The heartwarming story of billionaire investor Robert Smith’s surprise announcement Sunday that he would repay the $40 million or so in student loans taken by the 396 men in the 2019 graduating class at Morehouse College has generated an avalanche of media coverage , both of Smith’s gift and the systemic questions it raises about our education system and the roughly $1.6 trillion in outstanding student loans.

What about those who aren’t fortunate enough to have a billionaire wipe out their debt? Wouldn’t a universal debt forgiveness program or a “free college” policy like those proposed by Democratic presidential candidates Elizabeth Warren (D-MA) or Bernie Sanders (I-VT), among others, be more effective than a lone billionaire here or there trying to help out? Or would such programs be too skewed toward the upper middle class?

“Smith’s gift, while undoubtedly valuable, highlights how infrequently such a massive gift is given, and the difficulty of using the financial benevolence of billionaires to solve systemic issues,” P.R. Lockhart writes at Vox.

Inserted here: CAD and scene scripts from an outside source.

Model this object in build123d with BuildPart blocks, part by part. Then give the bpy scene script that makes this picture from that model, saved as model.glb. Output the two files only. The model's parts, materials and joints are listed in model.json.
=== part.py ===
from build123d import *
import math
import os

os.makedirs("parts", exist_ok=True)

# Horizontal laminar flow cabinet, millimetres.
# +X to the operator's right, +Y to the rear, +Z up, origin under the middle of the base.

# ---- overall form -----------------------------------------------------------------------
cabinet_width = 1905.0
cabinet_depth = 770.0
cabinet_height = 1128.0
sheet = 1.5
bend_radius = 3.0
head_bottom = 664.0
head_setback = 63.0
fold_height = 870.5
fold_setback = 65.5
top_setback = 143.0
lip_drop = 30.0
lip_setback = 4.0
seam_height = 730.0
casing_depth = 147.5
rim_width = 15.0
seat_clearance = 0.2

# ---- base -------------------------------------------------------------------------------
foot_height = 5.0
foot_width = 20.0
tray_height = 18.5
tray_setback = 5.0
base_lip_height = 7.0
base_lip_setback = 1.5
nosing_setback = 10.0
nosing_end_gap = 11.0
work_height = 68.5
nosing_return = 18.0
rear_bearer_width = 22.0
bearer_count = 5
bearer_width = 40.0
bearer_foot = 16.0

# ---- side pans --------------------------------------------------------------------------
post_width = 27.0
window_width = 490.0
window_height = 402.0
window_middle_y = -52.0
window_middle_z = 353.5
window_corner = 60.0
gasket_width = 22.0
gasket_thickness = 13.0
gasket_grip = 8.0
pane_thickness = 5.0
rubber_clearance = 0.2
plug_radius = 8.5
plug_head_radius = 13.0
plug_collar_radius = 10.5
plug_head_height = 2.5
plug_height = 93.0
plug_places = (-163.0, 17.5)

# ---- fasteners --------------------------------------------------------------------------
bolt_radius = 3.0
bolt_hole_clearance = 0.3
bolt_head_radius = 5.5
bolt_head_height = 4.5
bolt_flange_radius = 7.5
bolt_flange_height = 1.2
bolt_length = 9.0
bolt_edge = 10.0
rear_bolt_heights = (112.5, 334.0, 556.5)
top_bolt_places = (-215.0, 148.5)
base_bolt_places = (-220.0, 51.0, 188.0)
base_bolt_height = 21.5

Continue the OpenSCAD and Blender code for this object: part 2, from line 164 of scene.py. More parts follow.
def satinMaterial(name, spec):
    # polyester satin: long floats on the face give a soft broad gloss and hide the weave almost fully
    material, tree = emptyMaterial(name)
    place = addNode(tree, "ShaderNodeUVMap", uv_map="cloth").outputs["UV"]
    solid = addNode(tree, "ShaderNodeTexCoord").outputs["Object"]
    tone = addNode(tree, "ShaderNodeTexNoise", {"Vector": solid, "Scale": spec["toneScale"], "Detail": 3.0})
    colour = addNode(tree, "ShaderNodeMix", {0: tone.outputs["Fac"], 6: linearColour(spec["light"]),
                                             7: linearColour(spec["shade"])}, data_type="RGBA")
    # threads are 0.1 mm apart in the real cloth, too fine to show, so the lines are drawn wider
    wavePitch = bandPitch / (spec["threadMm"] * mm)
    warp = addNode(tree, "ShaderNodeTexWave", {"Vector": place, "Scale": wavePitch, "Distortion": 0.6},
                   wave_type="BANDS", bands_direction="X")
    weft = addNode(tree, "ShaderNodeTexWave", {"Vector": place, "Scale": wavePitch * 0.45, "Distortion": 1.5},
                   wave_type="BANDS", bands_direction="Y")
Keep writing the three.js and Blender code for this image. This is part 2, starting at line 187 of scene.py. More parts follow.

As Vox’s Dylan Matthews and others point out, Smith’s philanthropy also raises another, related policy issue: As a private equity fund manager, Smith has opposed closing the loophole that allows him to pay a 20% tax rate rather than higher income tax rate on earnings known as “carried interest.” That loophole is projected to cost the federal government nearly $16 billion in revenue from 2016 through 2025, The New York Times Editorial Board notes.

“Closing that loophole would be a much better graduation present for the class of 2019,” the Times editors argue . “An affordable college education should not require an act of largess. It should not require our applause. It merely requires adequate public investment, funded by equitable taxation.”